The "new" immutable downloader currently ignores all the share fields it doesn't need, including the UEB's filesize field. In this case, I think it's better that the downloader explicitly (one might say gratuitously) compares the UEB's filesize against the filecap's filesize and throw FilecapFilesizeMismatchError, rather than pretending that the UEB's filesize is a mistake and attempting to decode the file with the filecap's filesize (which will result in the unhelpful ciphertext_hash_tree error in this ticket). Think of it as bringing the error forward to a better place.
Note that the root issue here is that the filesize is redundant: the file can be completely specified by just the readkey and the UEB hash. But it's awfully handy to include the filesize, k, and N in there, both to speed up downloads (parallelizing an appropriate number of DYHB queries) and to let deep-size run without actually fetching file data. Ideally, filecaps would only contain the minimal set of data necessary to retrieve the file. Having extra data there means we have to specify what happens when the extra data in the filecap disagrees with the data in a validated share, which means doing more work during download that can only possibly cause a failure.

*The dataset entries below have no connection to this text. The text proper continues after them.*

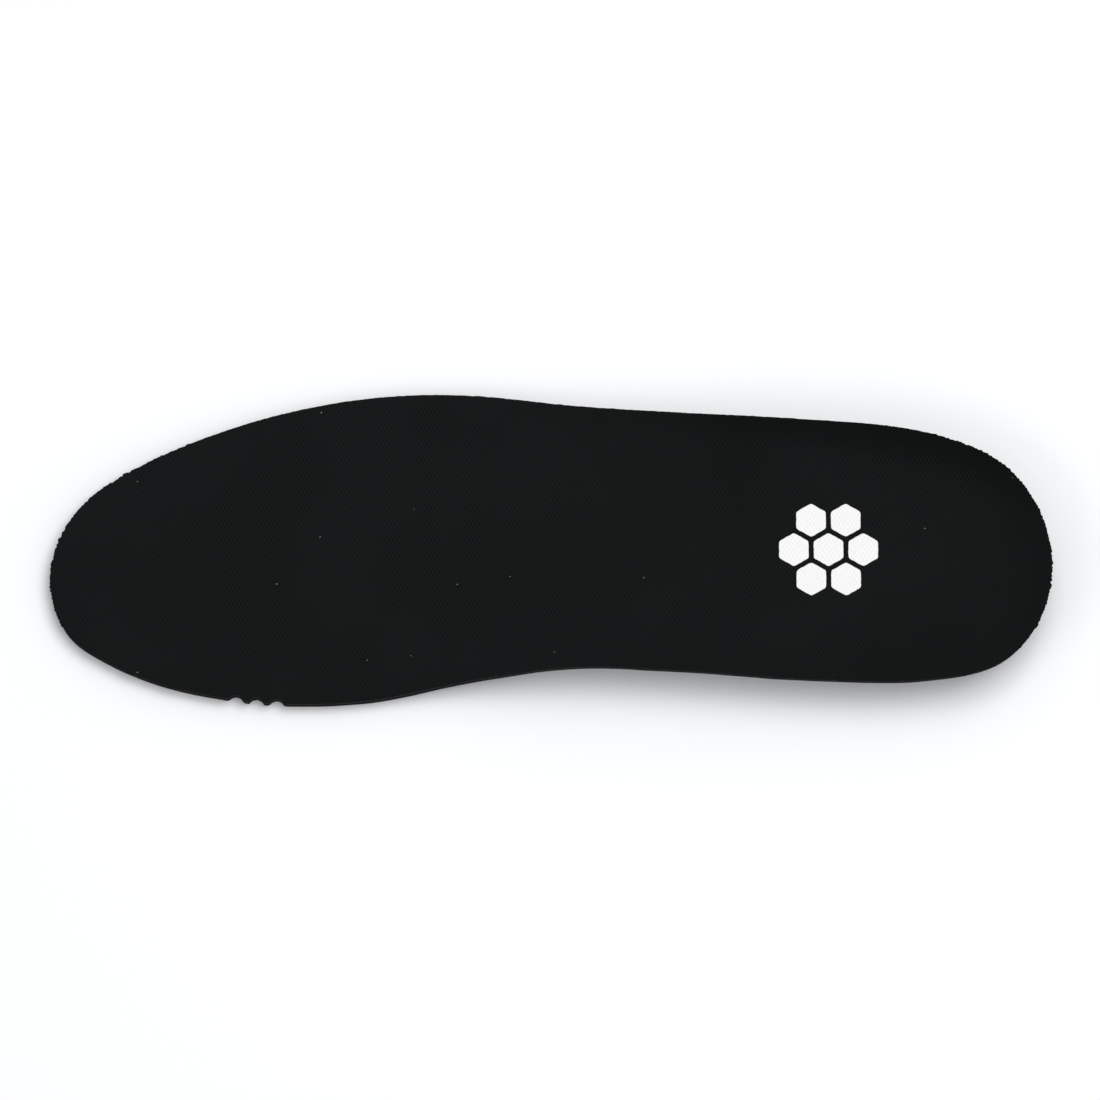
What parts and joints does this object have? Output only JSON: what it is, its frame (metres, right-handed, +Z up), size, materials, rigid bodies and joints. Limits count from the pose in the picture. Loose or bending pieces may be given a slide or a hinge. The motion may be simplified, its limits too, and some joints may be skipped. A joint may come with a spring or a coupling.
{
  "type": "cushioned insole",
  "caption": "Cushioned insole for a right shoe: knitted cover on soft foam, moulded base with heel cup and raised arch, and soft pads let into the underside.",
  "frame": {"origin": "centre of the insole's plan box, on the floor that its flat underside lies on", "axes": "+X to the toe, +Y to the medial (arch) edge, +Z up through the cover"},
  "size_m": [0.28, 0.0886, 0.018],
  "materials": {
    "knit_cover": "matt warp-knit mesh",
    "soft_foam": "open-cell foam, cut edge",
    "moulded_foam": "satin moulded skin",
    "gel_pad": "satin, slightly tacky",
    "adhesive": "dried glue film",
    "print_ink": "matt transfer print"
  },
  "bodies": {
    "rearfoot": {"top_cover_rear": "knit_cover", "cushion_layer_rear": "soft_foam", "foam_base_rear": "moulded_foam", "heel_pad": "gel_pad", "heel_pad_adhesive": "adhesive", "heel_print": "print_ink"},
    "toe": {"top_cover_toe": "knit_cover", "cushion_layer_toe": "soft_foam", "foam_base_toe": "moulded_foam", "forefoot_pad": "gel_pad", "forefoot_pad_adhesive": "adhesive"}
  },
  "joints": [
    {"name": "toe_flex", "type": "hinge", "parent": "rearfoot", "child": "toe", "pos_m": [0.034, 0, 0.0065], "axis": [-0.2588, -0.9659, 0], "range_deg": [0, 50], "stiffness_Nm_per_rad": 0.05}
  ]
}
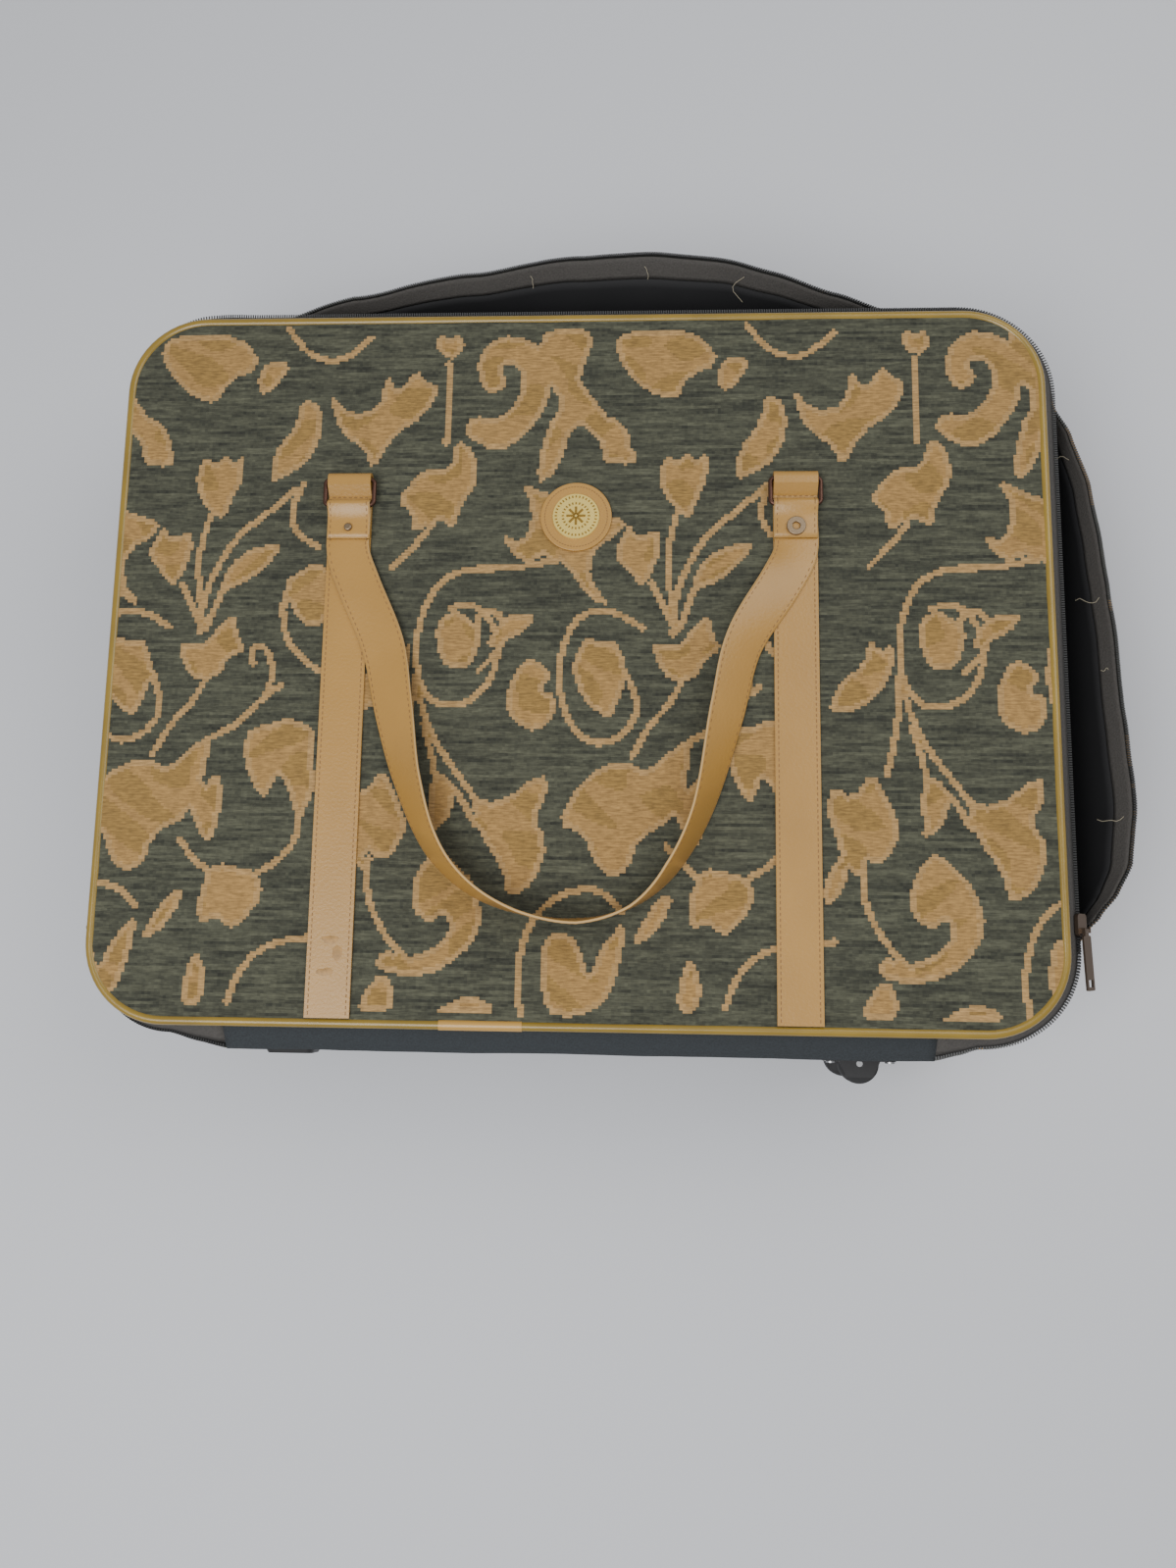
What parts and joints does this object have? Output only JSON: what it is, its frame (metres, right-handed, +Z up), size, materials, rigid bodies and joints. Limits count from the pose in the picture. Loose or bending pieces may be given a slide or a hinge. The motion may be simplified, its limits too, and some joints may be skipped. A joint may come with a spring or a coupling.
{
  "type": "soft suitcase",
  "caption": "Soft-sided suitcase lying on its back, zip open on three sides, board-backed lid on a cloth hinge, strap handles on rings, piping, wheels and feet along the bottom.",
  "frame": {"origin": "on the floor, under the middle of the whole outline of the case as it lies on its back", "axes": "+Z up from the floor and out of the front panel, +Y towards the top edge of the suitcase, +X to the right as seen from above"},
  "size_m": [0.6828, 0.5742, 0.2026],
  "materials": {
    "tapestry": "woven chenille tapestry, sage green ground",
    "motif_yarn": "lighter peach and mustard yarn of the woven figure",
    "twill": "plain grey-blue twill",
    "lining": "thin black lining cloth",
    "board": "stiff black sheet",
    "piping": "glossy mustard vinyl",
    "zip_tape": "warm grey woven tape",
    "zip_coil": "dark moulded coil",
    "strap": "tan imitation leather, stitched along both edges",
    "ring_metal": "browned steel wire",
    "slider_metal": "dark bronze finish",
    "snap_metal": "dulled snap metal",
    "medallion_metal": "bright gold metal",
    "black_plastic": "black moulded plastic",
    "wheel_rubber": "black rubber",
    "rivet_steel": "plain steel"
  },
  "bodies": {
    "case": {"back_panel": "tapestry", "back_board": "board", "back_lining": "lining", "side_wall": "tapestry", "bottom_gusset": "twill", "wall_lining": "lining", "bottom_board": "board", "rear_piping": "piping", "rear_zip_tape": "zip_tape", "rear_zip_coil": "zip_coil", "rear_strap_left": "strap", "rear_strap_right": "strap", "wheel_housing_upper": "black_plastic", "wheel_housing_lower": "black_plastic", "axle_upper": "rivet_steel", "axle_lower": "rivet_steel", "wheel_rivets": "rivet_steel", "foot_upper": "black_plastic", "foot_lower": "black_plastic", "foot_screws": "rivet_steel"},
    "lid": {"front_panel": "tapestry", "woven_motifs": "motif_yarn", "front_board": "board", "front_lining": "lining", "front_piping": "piping", "piping_sleeve": "piping", "hinge_flap": "twill", "front_zip_tape": "zip_tape", "front_zip_coil": "zip_coil", "front_strap_left": "strap", "front_strap_right": "strap", "medallion_patch": "strap", "medallion_disc": "medallion_metal"},
    "front_ring_left": {"front_ring_left": "ring_metal"},
    "front_ring_right": {"front_ring_right": "ring_metal"},
    "front_handle": {"front_handle": "strap", "snap_stud": "snap_metal", "snap_socket": "snap_metal"},
    "rear_ring_left": {"rear_ring_left": "ring_metal"},
    "rear_ring_right": {"rear_ring_right": "ring_metal"},
    "rear_handle": {"rear_handle": "strap"},
    "wheel_upper": {"wheel_upper": "wheel_rubber"},
    "wheel_lower": {"wheel_lower": "wheel_rubber"},
    "slider_right": {"slider_right": "slider_metal"},
    "slider_left": {"slider_left": "slider_metal"},
    "pull_right": {"pull_right": "slider_metal"},
    "pull_left": {"pull_left": "slider_metal"}
  },
  "joints": [
    {"name": "lid_hinge", "type": "hinge", "parent": "case", "child": "lid", "pos_m": [-0.02055, -0.27012, 0.155], "axis": [1, 0, 0], "range_deg": [0, 180]},
    {"name": "front_ring_left_swing", "type": "hinge", "parent": "lid", "child": "front_ring_left", "pos_m": [-0.17055, 0.10188, 0.1777], "axis": [-1, 0, 0], "range_deg": [0, 90]},
    {"name": "front_ring_right_swing", "type": "hinge", "parent": "lid", "child": "front_ring_right", "pos_m": [0.12245, 0.10188, 0.1777], "axis": [-1, 0, 0], "range_deg": [0, 90]},
    {"name": "front_handle_swing", "type": "hinge", "parent": "front_ring_left", "child": "front_handle", "pos_m": [-0.02055, 0.08438, 0.1777], "axis": [-1, 0, 0], "range_deg": [0, 85]},
    {"name": "rear_ring_left_swing", "type": "hinge", "parent": "case", "child": "rear_ring_left", "pos_m": [-0.17055, 0.10188, 0.0045], "axis": [1, 0, 0], "range_deg": [0, 90]},
    {"name": "rear_ring_right_swing", "type": "hinge", "parent": "case", "child": "rear_ring_right", "pos_m": [0.12245, 0.10188, 0.0045], "axis": [1, 0, 0], "range_deg": [0, 90]},
    {"name": "rear_handle_swing", "type": "hinge", "parent": "rear_ring_left", "child": "rear_handle", "pos_m": [-0.02055, 0.08438, 0.0045], "axis": [1, 0, 0], "range_deg": [0, 85]},
    {"name": "wheel_upper_spin", "type": "hinge", "parent": "case", "child": "wheel_upper", "pos_m": [0.16645, -0.27412, 0.112], "axis": [0, 0, 1], "continuous": true},
    {"name": "wheel_lower_spin", "type": "hinge", "parent": "case", "child": "wheel_lower", "pos_m": [0.16645, -0.27412, 0.046], "axis": [0, 0, 1], "continuous": true},
    {"name": "slider_right_travel", "type": "slide", "parent": "lid", "child": "slider_right", "axis": [0, 1, 0], "range_m": [0, 0.3]},
    {"name": "slider_left_travel", "type": "slide", "parent": "lid", "child": "slider_left", "axis": [0, 1, 0], "range_m": [0, 0.3]},
    {"name": "pull_right_swing", "type": "hinge", "parent": "slider_right", "child": "pull_right", "pos_m": [0.30021, -0.18811, 0.16035], "axis": [-0.7681, -0.0698, 0.6365], "range_deg": [0, 170]},
    {"name": "pull_left_swing", "type": "hinge", "parent": "slider_left", "child": "pull_left", "pos_m": [-0.33359, -0.19309, 0.15541], "axis": [-0.177, 0.7071, -0.6846], "range_deg": [0, 170]}
  ],
  "couplings": [
    {"joint": "front_ring_right_swing", "follows": "front_ring_left_swing", "ratio": 1},
    {"joint": "rear_ring_right_swing", "follows": "rear_ring_left_swing", "ratio": 1}
  ]
}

comment:4 in reply to: ↑ 3 Changed at 2012-03-12T19:08:08Z by davidsarah
- Keywords error added
Replying to warner:
The "new" immutable downloader currently ignores all the share fields it doesn't need, including the UEB's filesize field. In this case, I think it's better that the downloader explicitly (one might say gratuitously) compares the UEB's filesize against the filecap's filesize and throw FilecapFilesizeMismatchError, rather than pretending that the UEB's filesize is a mistake and attempting to decode the file with the filecap's filesize (which will result in the unhelpful ciphertext_hash_tree error in this ticket). Think of it as bringing the error forward to a better place.
+1.
comment:5 Changed at 2012-03-12T19:08:19Z by davidsarah
- Keywords download added
comment:6 Changed at 2012-03-12T19:08:45Z by davidsarah
- Keywords immutable added
Brian: I think we *are* supposed to rely on that number in the cap--it is canonical and not just a hint.
Although actually now that I think about it, that was one of those things that I "tightened" and that you, I think, changed back to some degree when you write Brian's New Downloader.
IIRC my "tightened" interpretation of all those fields is still intact in the verifier but not in your new downloader. Might be interesting to see what the verifier says about that cap.